-- start Dataset records --

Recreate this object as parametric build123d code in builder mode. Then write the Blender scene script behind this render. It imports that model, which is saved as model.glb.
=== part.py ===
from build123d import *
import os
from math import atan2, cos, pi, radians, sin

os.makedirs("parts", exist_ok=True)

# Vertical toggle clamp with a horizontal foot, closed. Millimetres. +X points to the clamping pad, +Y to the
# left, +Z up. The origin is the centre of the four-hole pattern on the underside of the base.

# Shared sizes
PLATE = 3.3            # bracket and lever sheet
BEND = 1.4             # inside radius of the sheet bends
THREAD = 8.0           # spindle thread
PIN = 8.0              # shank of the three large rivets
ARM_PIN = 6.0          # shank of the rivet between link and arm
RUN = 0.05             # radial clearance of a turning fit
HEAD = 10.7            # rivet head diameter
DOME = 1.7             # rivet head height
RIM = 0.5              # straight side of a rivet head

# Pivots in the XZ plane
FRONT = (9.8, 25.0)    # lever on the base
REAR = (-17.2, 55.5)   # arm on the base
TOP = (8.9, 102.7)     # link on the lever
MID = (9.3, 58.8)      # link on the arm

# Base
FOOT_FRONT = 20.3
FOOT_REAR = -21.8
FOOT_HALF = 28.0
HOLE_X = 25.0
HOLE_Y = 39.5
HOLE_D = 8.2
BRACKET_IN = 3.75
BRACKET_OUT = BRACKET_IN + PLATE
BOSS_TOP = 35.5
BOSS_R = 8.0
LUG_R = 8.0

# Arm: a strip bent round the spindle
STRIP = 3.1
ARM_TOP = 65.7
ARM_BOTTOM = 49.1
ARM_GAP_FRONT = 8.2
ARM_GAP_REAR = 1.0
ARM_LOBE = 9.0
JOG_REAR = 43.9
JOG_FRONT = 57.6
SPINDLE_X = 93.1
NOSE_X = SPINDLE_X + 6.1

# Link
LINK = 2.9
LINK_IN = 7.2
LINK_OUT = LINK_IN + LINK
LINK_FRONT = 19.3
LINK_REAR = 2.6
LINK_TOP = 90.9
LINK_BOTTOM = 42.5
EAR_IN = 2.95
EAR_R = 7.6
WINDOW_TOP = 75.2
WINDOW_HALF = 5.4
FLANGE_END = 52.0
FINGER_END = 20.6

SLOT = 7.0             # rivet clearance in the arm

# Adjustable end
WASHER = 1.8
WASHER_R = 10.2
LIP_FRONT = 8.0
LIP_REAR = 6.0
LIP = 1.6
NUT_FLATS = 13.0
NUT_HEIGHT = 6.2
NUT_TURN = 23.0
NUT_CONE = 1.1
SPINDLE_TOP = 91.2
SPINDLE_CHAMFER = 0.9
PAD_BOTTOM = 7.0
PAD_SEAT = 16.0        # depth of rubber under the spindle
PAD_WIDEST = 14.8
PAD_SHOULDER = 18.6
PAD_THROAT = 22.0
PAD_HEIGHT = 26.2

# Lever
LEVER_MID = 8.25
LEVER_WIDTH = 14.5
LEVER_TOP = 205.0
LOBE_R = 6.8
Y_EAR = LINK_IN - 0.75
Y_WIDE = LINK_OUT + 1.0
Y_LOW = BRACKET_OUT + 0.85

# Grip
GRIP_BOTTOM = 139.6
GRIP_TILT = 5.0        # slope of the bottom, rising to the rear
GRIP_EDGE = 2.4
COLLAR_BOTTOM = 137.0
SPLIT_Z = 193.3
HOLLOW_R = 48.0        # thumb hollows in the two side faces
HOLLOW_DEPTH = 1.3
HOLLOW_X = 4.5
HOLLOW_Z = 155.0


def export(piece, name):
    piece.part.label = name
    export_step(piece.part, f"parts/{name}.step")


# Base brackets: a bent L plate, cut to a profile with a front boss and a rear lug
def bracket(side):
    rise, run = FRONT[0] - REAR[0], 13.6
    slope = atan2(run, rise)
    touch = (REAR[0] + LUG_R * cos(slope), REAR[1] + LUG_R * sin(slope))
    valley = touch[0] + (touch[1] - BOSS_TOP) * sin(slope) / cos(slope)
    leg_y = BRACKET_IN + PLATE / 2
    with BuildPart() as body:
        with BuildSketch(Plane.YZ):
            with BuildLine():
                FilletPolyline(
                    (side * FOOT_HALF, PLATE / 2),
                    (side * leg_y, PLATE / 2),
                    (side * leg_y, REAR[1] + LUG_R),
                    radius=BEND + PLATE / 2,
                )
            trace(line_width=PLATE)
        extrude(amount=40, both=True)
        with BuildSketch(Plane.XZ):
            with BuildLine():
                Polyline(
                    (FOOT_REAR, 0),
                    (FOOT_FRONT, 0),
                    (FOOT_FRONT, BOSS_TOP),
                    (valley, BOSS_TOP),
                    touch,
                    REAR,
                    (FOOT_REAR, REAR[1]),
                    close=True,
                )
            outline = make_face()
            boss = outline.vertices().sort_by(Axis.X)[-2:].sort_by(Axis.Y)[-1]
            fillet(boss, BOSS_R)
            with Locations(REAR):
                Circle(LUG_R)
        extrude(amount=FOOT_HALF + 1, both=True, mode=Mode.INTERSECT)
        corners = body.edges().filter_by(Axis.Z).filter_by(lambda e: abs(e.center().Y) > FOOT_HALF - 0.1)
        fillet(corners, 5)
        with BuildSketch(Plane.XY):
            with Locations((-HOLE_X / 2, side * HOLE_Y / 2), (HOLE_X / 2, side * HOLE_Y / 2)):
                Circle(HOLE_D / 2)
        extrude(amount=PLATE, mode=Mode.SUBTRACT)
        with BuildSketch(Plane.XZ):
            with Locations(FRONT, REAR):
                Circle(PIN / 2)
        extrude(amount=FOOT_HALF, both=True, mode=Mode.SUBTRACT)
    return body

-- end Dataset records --
-- start Dataset records --

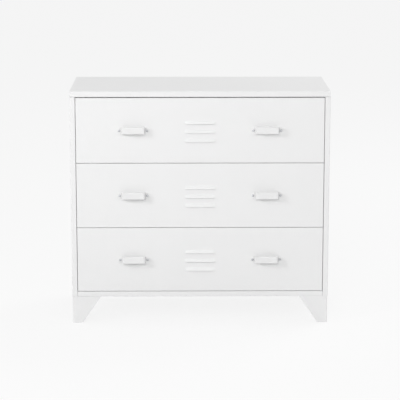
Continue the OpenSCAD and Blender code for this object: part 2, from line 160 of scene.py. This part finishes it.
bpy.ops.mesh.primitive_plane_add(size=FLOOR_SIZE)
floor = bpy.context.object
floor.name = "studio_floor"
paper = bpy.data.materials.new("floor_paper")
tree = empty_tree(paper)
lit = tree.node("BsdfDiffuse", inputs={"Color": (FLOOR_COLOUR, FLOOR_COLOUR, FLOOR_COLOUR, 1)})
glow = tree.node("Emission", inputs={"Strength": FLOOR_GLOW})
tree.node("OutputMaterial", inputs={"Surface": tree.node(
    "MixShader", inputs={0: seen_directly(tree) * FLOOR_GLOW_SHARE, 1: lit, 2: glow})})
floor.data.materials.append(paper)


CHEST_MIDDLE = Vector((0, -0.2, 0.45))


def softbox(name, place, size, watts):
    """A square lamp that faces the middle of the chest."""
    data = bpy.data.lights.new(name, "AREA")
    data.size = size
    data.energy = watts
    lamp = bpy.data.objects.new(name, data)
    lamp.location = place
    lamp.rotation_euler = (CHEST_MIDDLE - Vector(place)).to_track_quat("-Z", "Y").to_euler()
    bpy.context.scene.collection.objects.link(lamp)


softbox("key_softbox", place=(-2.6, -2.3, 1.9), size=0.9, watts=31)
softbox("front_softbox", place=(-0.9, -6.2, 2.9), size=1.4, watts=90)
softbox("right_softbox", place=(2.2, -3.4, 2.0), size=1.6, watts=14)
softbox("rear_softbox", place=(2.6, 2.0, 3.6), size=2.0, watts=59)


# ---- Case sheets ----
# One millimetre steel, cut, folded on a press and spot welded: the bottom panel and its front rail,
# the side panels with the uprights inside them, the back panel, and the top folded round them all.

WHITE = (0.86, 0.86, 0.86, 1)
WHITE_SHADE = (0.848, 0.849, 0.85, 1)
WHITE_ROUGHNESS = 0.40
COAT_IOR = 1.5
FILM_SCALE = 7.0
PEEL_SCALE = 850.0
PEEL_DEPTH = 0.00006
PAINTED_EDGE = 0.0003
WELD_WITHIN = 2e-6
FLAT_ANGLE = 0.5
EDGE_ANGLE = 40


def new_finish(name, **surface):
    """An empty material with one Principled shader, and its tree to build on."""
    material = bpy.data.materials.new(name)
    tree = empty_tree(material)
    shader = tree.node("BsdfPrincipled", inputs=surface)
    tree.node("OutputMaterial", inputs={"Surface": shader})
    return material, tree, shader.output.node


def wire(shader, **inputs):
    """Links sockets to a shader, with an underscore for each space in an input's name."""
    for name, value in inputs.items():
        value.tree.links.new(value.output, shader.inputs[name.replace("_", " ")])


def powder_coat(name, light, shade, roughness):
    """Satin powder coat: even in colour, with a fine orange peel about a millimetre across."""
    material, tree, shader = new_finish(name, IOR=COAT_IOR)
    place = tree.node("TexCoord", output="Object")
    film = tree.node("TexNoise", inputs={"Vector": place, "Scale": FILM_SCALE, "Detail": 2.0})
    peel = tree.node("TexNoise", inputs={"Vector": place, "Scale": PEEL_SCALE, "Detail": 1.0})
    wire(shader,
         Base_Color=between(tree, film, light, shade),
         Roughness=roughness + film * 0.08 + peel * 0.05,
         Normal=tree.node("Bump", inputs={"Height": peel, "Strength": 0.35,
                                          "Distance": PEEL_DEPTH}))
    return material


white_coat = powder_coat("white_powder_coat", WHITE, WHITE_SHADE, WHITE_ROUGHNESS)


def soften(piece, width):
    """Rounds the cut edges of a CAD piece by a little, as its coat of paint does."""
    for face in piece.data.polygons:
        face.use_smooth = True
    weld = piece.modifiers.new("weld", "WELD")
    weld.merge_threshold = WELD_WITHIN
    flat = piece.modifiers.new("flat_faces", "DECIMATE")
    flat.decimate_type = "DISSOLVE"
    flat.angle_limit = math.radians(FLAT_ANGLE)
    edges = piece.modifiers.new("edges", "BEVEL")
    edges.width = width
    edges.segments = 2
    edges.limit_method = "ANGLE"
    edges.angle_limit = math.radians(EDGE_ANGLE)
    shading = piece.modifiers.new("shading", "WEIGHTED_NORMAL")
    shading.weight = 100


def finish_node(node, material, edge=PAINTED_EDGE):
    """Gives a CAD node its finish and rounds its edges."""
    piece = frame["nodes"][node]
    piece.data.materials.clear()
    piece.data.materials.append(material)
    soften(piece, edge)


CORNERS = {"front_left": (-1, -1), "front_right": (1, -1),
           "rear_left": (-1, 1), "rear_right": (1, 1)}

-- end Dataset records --
-- start Dataset records --

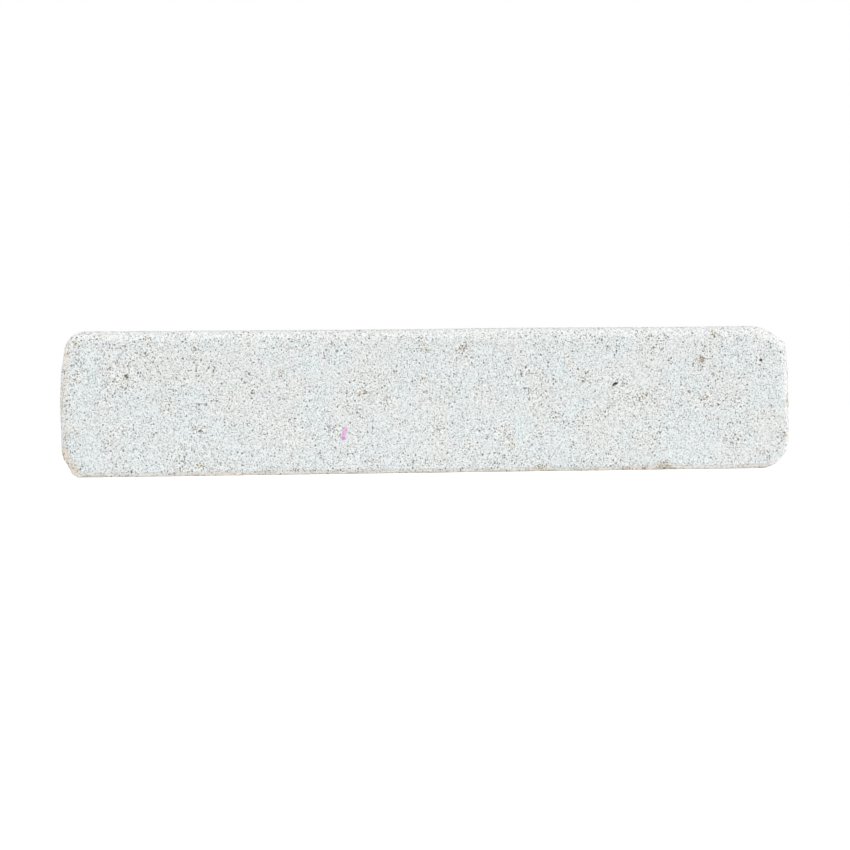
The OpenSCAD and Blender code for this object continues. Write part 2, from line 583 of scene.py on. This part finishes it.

-- end Dataset records --

What to work on
Using the entries above, extract exactly the span from the line with "Recreate this object" to the line with "# left, +Z up.", both lines included; leave out everything else.

Task output
Recreate this object as parametric build123d code in builder mode. Then write the Blender scene script behind this render. It imports that model, which is saved as model.glb.
=== part.py ===
from build123d import *
import os
from math import atan2, cos, pi, radians, sin

os.makedirs("parts", exist_ok=True)

# Vertical toggle clamp with a horizontal foot, closed. Millimetres. +X points to the clamping pad, +Y to the
# left, +Z up. The origin is the centre of the four-hole pattern on the underside of the base.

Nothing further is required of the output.